Die Hamburger Wohnungspolitik ist gescheitert

Die Mieten steigen auf breiter Front und der Neubau von bezahlbaren Wohnungen bliebt weit hinter den Zielen zurück

(Fortsetzung von S. 1 )

Aus dem Teaser des Films SOLD City (siehe den Beitrag darüber in Newsletter Nr. 1/2022, S.9)

  • Zugleich stagniert die Zahl der Sozialwohnungen. 2021 wurden nur 1563 Sozialwohnungen (1. Förderweg) fertig gestellt; für sie gelten Anfangsmieten von 6,80 €/qm Wohnfläche. Weitere 332 im 2. Förderweg kosten anfänglich 8,90 €/qm. In den Vorjahren waren es für beide Förderwege zusammen noch 3472 Wohnungen (2020) bzw. 3717 Wohnungen (2019).

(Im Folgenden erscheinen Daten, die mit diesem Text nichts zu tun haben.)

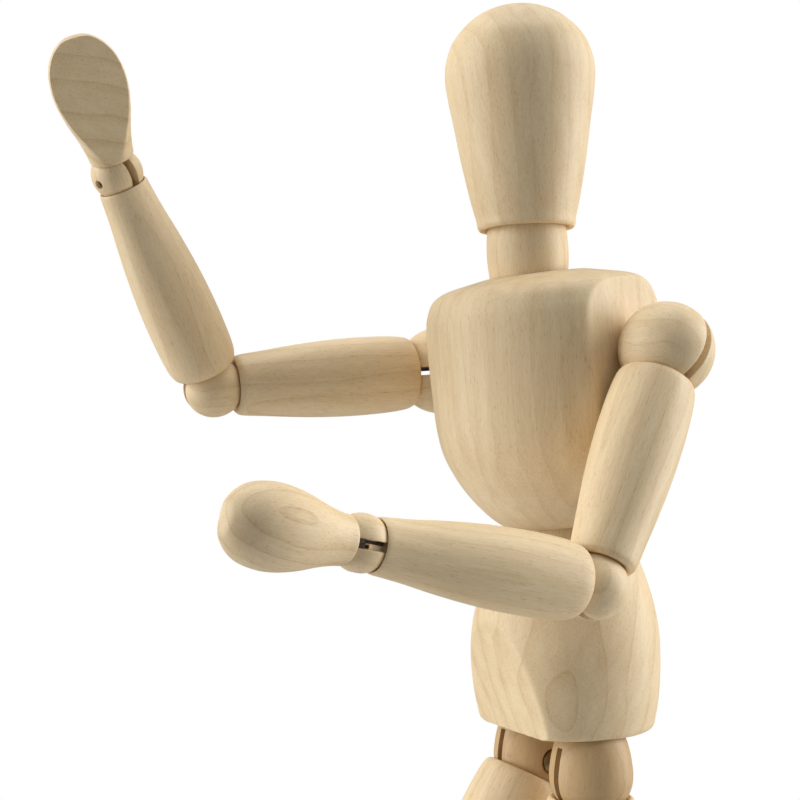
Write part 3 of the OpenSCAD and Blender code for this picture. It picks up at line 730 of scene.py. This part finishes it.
def make_studio():
    bpy.ops.mesh.primitive_plane_add(size=0.8)
    floor = bpy.context.object
    floor.name = "studio_floor"
    white = bpy.data.materials.new("studio_white")
    white.use_nodes = True
    add = node_adder(white)
    shader = white.node_tree.nodes["Principled BSDF"]
    mottle = add("ShaderNodeTexNoise", {"Scale": 3.0})
    white.node_tree.links.new(ramp(add, mottle.outputs["Fac"], [(0.0, grey(0.93)), (1.0, grey(0.96))]),
                              shader.inputs["Base Color"])
    shader.inputs["Roughness"].default_value = 0.9
    where = add("ShaderNodeTexCoord").outputs["Object"]
    out = add("ShaderNodeVectorMath", {0: where}, operation="LENGTH").outputs["Value"]
    fade = add("ShaderNodeMapRange", {"Value": out, "From Min": 0.07, "From Max": 0.30})
    gone = add("ShaderNodeBsdfTransparent")
    faded = add("ShaderNodeMixShader", {0: fade.outputs[0], 1: shader.outputs[0], 2: gone.outputs[0]})
    white.node_tree.links.new(faded.outputs[0], white.node_tree.nodes["Material Output"].inputs["Surface"])
    floor.data.materials.append(white)

    world = bpy.data.worlds.new("studio")
    bpy.context.scene.world = world
    world.use_nodes = True
    seen = world.node_tree.nodes["Background"]
    seen.inputs["Color"].default_value = (1, 1, 1, 1)
    seen.inputs["Strength"].default_value = 1.0
    fill = world.node_tree.nodes.new("ShaderNodeBackground")
    fill.inputs["Color"].default_value = (0.96, 0.98, 1, 1)
    fill.inputs["Strength"].default_value = 0.30
    rays = world.node_tree.nodes.new("ShaderNodeLightPath")
    pick = world.node_tree.nodes.new("ShaderNodeMixShader")
    link = world.node_tree.links.new
    link(rays.outputs["Is Camera Ray"], pick.inputs[0])
    link(fill.outputs[0], pick.inputs[1])
    link(seen.outputs[0], pick.inputs[2])
    link(pick.outputs[0], world.node_tree.nodes["World Output"].inputs["Surface"])

    def area(name, where, aim, size, power):
        lamp = bpy.data.lights.new(name, "AREA")
        lamp.shape = "RECTANGLE"
        lamp.size, lamp.size_y = size
        lamp.energy = power
        obj = bpy.data.objects.new(name, lamp)
        obj.location = where
        obj.rotation_euler = (Vector(aim) - Vector(where)).to_track_quat("-Z", "Y").to_euler()
        bpy.context.scene.collection.objects.link(obj)

    chest_height = (0, 0, 0.24)
    for name, where, size, watts in (("left_box", (-0.36, -0.72, 0.42), (0.5, 0.9), 7.2),
                                     ("right_box", (0.26, 0.74, 0.42), (0.5, 0.9), 7.6),
                                     ("top_box", (-0.1, 0.1, 1.0), (0.8, 0.8), 3.6)):
        area(name, where, chest_height, size, watts)
    bpy.context.scene.view_settings.view_transform = "Standard"
    bpy.context.scene.view_settings.look = "None"


def make_camera():
    """Level, 62 degrees round from the front towards the figure's left, aimed past the figure."""
    lens = bpy.data.cameras.new("camera")
    lens.lens = 72
    lens.sensor_width = 36
    lens.clip_start = 0.01
    camera = bpy.data.objects.new("camera", lens)
    camera.location = Vector((251.2, -168.7, 230.9)) * MM
    camera.rotation_euler = (math.radians(90), 0, math.radians(62))
    bpy.context.scene.collection.objects.link(camera)
    bpy.context.scene.camera = camera


make_camera()
make_torso()
make_limbs()
make_balls()
make_hands()
make_hips()
make_feet()
make_base()
dress_metal()
make_studio()

import json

Das im Koalitionsvertrag 2020 verkündete Ziel, schrittweise bis zu 4000 geförderte Wohnungen pro Jahr neu zu errichten, ist also in die Ferne gerückt. Die Gesamtzahl der Sozialwohnungen (1. Förderweg) stagniert seit 2019 bei 77 -78.000. Dem standen 2020 ca. 339.000 anspruchsberechtigte Haushalte gegenüber. Die Zahl der Sozialwohnungen ist jahrelang stark gesunken, weil so viele Wohnungen aus der Mietbindung entlassen werden. Allein von 2021 bis 2025 fallen über 18.000 Wohnungen aus der Mietpreis- und Belegungsbindung heraus.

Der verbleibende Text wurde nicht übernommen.